Each line that follows should be printed again exactly as it stands.

Entries with parts and joints:
* BEGIN *
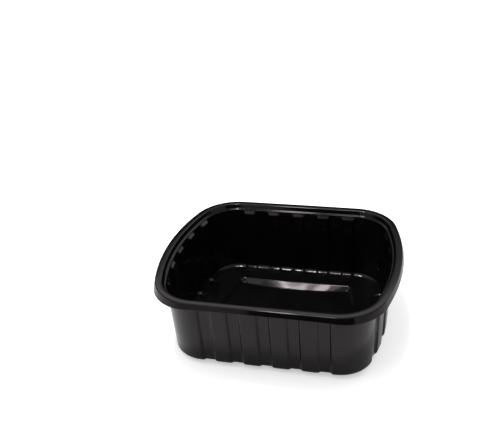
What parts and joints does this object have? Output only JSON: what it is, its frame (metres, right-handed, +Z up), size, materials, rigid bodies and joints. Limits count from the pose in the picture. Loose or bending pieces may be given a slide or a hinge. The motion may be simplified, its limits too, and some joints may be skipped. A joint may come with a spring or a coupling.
{
  "type": "disposable food tray",
  "caption": "Empty black thermoformed plastic food tray with a flat rim, a narrow inner ledge, ribbed leaning walls, rounded corners and a recessed panel in its floor",
  "frame": {"origin": "centre of the underside, on the surface that the tray stands on", "axes": "+X along the long sides, +Y across the tray away from the camera side, +Z up out of the open mouth"},
  "size_m": [0.1926, 0.161, 0.067],
  "materials": {
    "tray": "glossy black polypropylene sheet with slightly soft reflections"
  },
  "bodies": {
    "root": {"tray": "tray"}
  },
  "joints": []
}
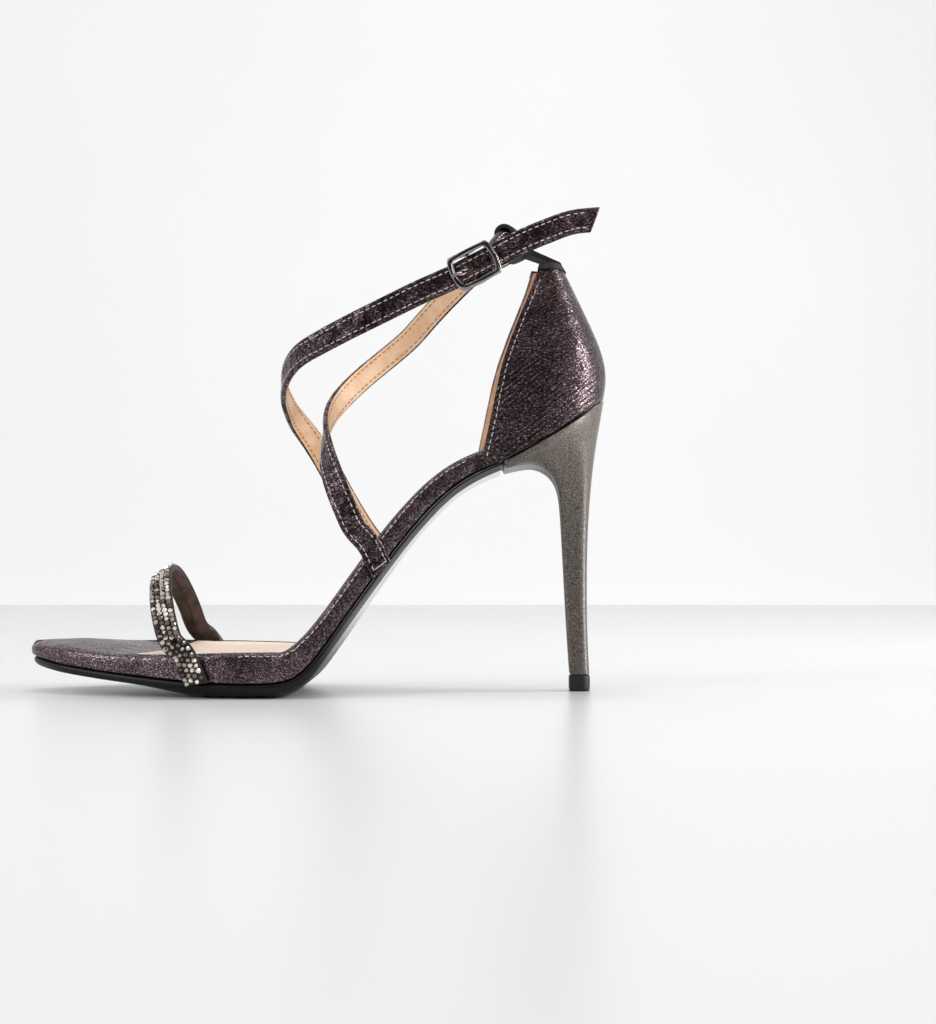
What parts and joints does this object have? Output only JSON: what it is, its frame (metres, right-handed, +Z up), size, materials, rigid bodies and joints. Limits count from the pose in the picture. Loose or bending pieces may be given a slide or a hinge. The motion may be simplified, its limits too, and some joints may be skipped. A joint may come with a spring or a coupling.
{
  "type": "high-heeled strappy sandal",
  "caption": "High-heeled sandal with a stone-set toe strap, crossing waist and ankle straps, buckle, closed counter and slim heel.",
  "frame": {"origin": "on the floor under the middle of the forefoot tread, on the shoe's long centre line", "axes": "+Z up; the toe points to -X and the heel to +X; +Y is the inner side of the foot and -Y the outer side"},
  "size_m": [0.2081, 0.0782, 0.169],
  "materials": {
    "upper_leather": "pewter metallic, crinkled",
    "sock_leather": "matte beige",
    "sole_black": "satin black",
    "heel_lacquer": "pearl grey lacquer",
    "lift_black": "satin black",
    "stone_setting": "dark band set with small metallic stones",
    "elastic_black": "matte black",
    "gunmetal": "polished dark gunmetal"
  },
  "bodies": {
    "root": {"platform": "upper_leather", "sock": "sock_leather", "outsole": "sole_black", "heel": "heel_lacquer", "top_lift": "lift_black", "counter": "upper_leather", "toe_strap": "stone_setting", "cross_strap": "upper_leather", "ankle_strap": "upper_leather", "heel_tunnel": "elastic_black", "buckle_frame": "gunmetal", "buckle_prong": "gunmetal"}
  },
  "joints": []
}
* END *
▸ Result below
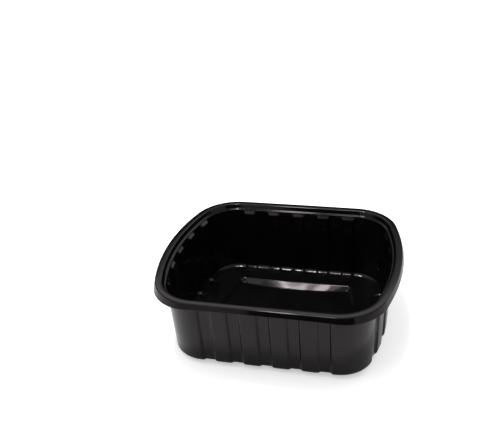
What parts and joints does this object have? Output only JSON: what it is, its frame (metres, right-handed, +Z up), size, materials, rigid bodies and joints. Limits count from the pose in the picture. Loose or bending pieces may be given a slide or a hinge. The motion may be simplified, its limits too, and some joints may be skipped. A joint may come with a spring or a coupling.
{
  "type": "disposable food tray",
  "caption": "Empty black thermoformed plastic food tray with a flat rim, a narrow inner ledge, ribbed leaning walls, rounded corners and a recessed panel in its floor",
  "frame": {"origin": "centre of the underside, on the surface that the tray stands on", "axes": "+X along the long sides, +Y across the tray away from the camera side, +Z up out of the open mouth"},
  "size_m": [0.1926, 0.161, 0.067],
  "materials": {
    "tray": "glossy black polypropylene sheet with slightly soft reflections"
  },
  "bodies": {
    "root": {"tray": "tray"}
  },
  "joints": []
}
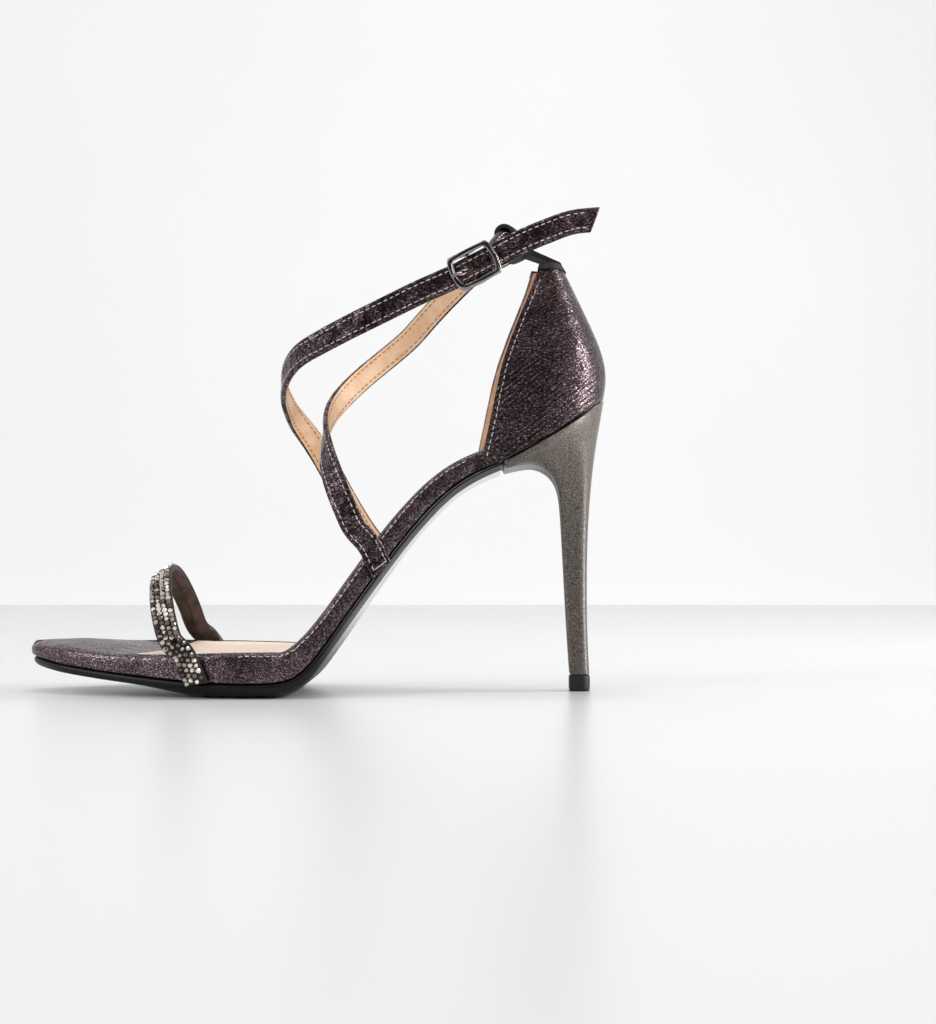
What parts and joints does this object have? Output only JSON: what it is, its frame (metres, right-handed, +Z up), size, materials, rigid bodies and joints. Limits count from the pose in the picture. Loose or bending pieces may be given a slide or a hinge. The motion may be simplified, its limits too, and some joints may be skipped. A joint may come with a spring or a coupling.
{
  "type": "high-heeled strappy sandal",
  "caption": "High-heeled sandal with a stone-set toe strap, crossing waist and ankle straps, buckle, closed counter and slim heel.",
  "frame": {"origin": "on the floor under the middle of the forefoot tread, on the shoe's long centre line", "axes": "+Z up; the toe points to -X and the heel to +X; +Y is the inner side of the foot and -Y the outer side"},
  "size_m": [0.2081, 0.0782, 0.169],
  "materials": {
    "upper_leather": "pewter metallic, crinkled",
    "sock_leather": "matte beige",
    "sole_black": "satin black",
    "heel_lacquer": "pearl grey lacquer",
    "lift_black": "satin black",
    "stone_setting": "dark band set with small metallic stones",
    "elastic_black": "matte black",
    "gunmetal": "polished dark gunmetal"
  },
  "bodies": {
    "root": {"platform": "upper_leather", "sock": "sock_leather", "outsole": "sole_black", "heel": "heel_lacquer", "top_lift": "lift_black", "counter": "upper_leather", "toe_strap": "stone_setting", "cross_strap": "upper_leather", "ankle_strap": "upper_leather", "heel_tunnel": "elastic_black", "buckle_frame": "gunmetal", "buckle_prong": "gunmetal"}
  },
  "joints": []
}